Source material.
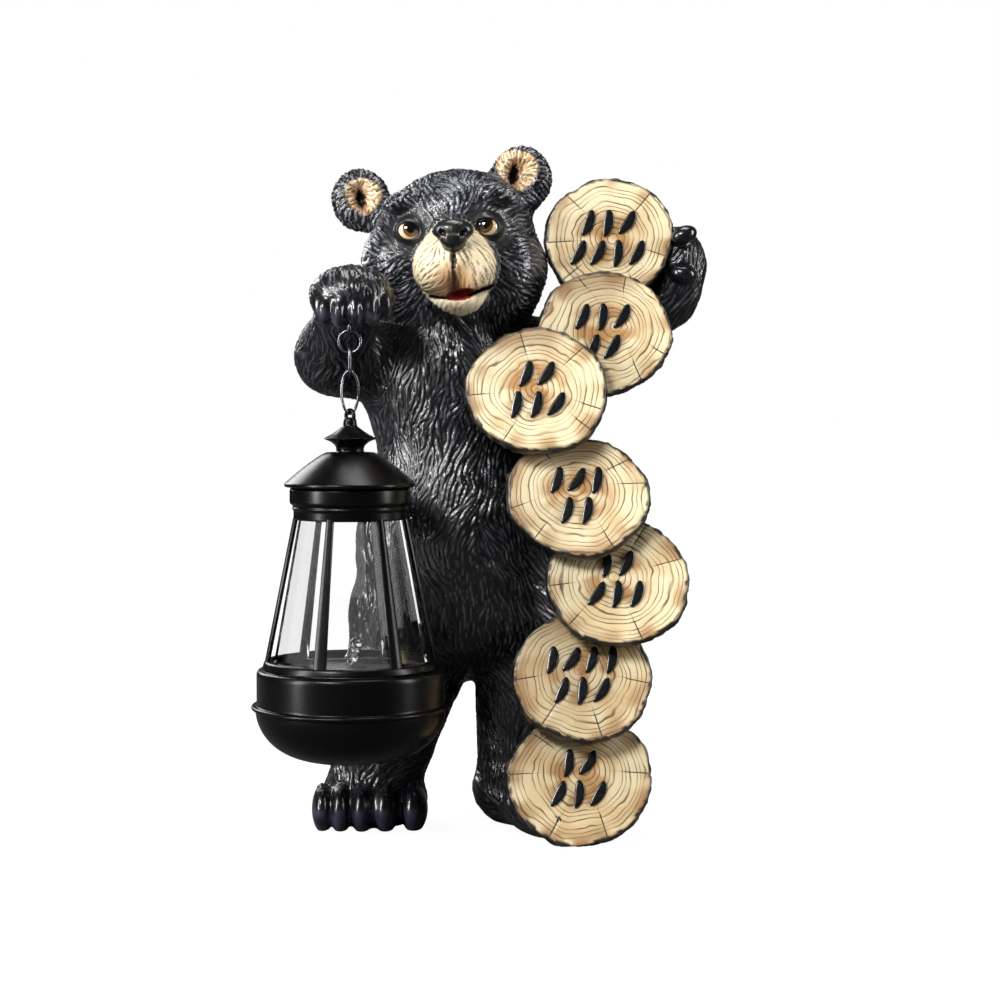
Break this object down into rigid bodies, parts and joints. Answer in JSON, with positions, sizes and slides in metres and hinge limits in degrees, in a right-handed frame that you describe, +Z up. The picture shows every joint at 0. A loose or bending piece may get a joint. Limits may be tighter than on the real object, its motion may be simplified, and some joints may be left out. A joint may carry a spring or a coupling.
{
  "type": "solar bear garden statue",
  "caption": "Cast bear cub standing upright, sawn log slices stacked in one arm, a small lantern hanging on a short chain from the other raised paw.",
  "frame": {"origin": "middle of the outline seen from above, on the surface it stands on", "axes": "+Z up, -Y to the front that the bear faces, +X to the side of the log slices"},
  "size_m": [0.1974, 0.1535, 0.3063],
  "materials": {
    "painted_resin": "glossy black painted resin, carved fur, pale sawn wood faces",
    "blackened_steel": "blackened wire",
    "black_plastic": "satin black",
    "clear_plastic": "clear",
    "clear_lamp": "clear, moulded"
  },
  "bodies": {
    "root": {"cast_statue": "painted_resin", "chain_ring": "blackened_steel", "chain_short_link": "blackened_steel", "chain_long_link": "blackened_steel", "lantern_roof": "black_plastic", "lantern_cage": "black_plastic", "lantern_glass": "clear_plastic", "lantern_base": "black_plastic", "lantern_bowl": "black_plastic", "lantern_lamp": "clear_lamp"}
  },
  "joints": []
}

Exercise goal.
Print the material above once more, exactly.

Written response.
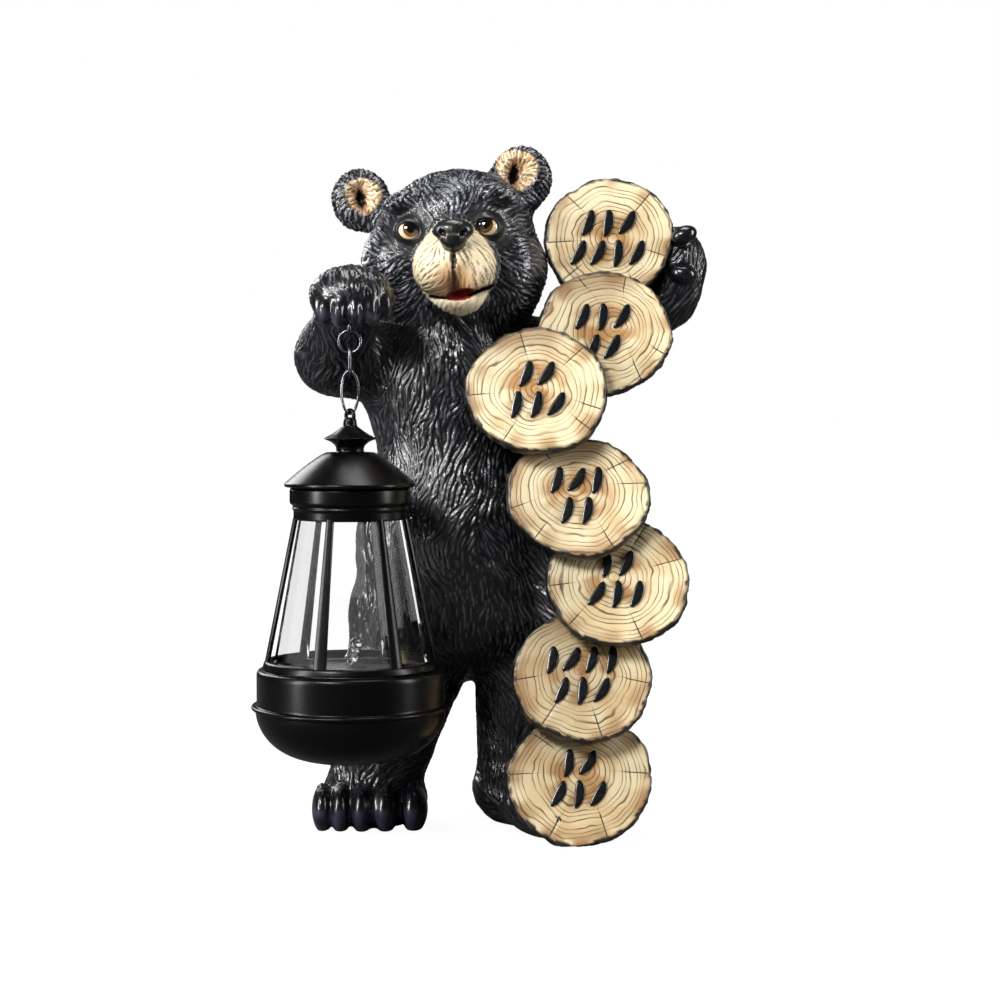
Break this object down into rigid bodies, parts and joints. Answer in JSON, with positions, sizes and slides in metres and hinge limits in degrees, in a right-handed frame that you describe, +Z up. The picture shows every joint at 0. A loose or bending piece may get a joint. Limits may be tighter than on the real object, its motion may be simplified, and some joints may be left out. A joint may carry a spring or a coupling.
{
  "type": "solar bear garden statue",
  "caption": "Cast bear cub standing upright, sawn log slices stacked in one arm, a small lantern hanging on a short chain from the other raised paw.",
  "frame": {"origin": "middle of the outline seen from above, on the surface it stands on", "axes": "+Z up, -Y to the front that the bear faces, +X to the side of the log slices"},
  "size_m": [0.1974, 0.1535, 0.3063],
  "materials": {
    "painted_resin": "glossy black painted resin, carved fur, pale sawn wood faces",
    "blackened_steel": "blackened wire",
    "black_plastic": "satin black",
    "clear_plastic": "clear",
    "clear_lamp": "clear, moulded"
  },
  "bodies": {
    "root": {"cast_statue": "painted_resin", "chain_ring": "blackened_steel", "chain_short_link": "blackened_steel", "chain_long_link": "blackened_steel", "lantern_roof": "black_plastic", "lantern_cage": "black_plastic", "lantern_glass": "clear_plastic", "lantern_base": "black_plastic", "lantern_bowl": "black_plastic", "lantern_lamp": "clear_lamp"}
  },
  "joints": []
}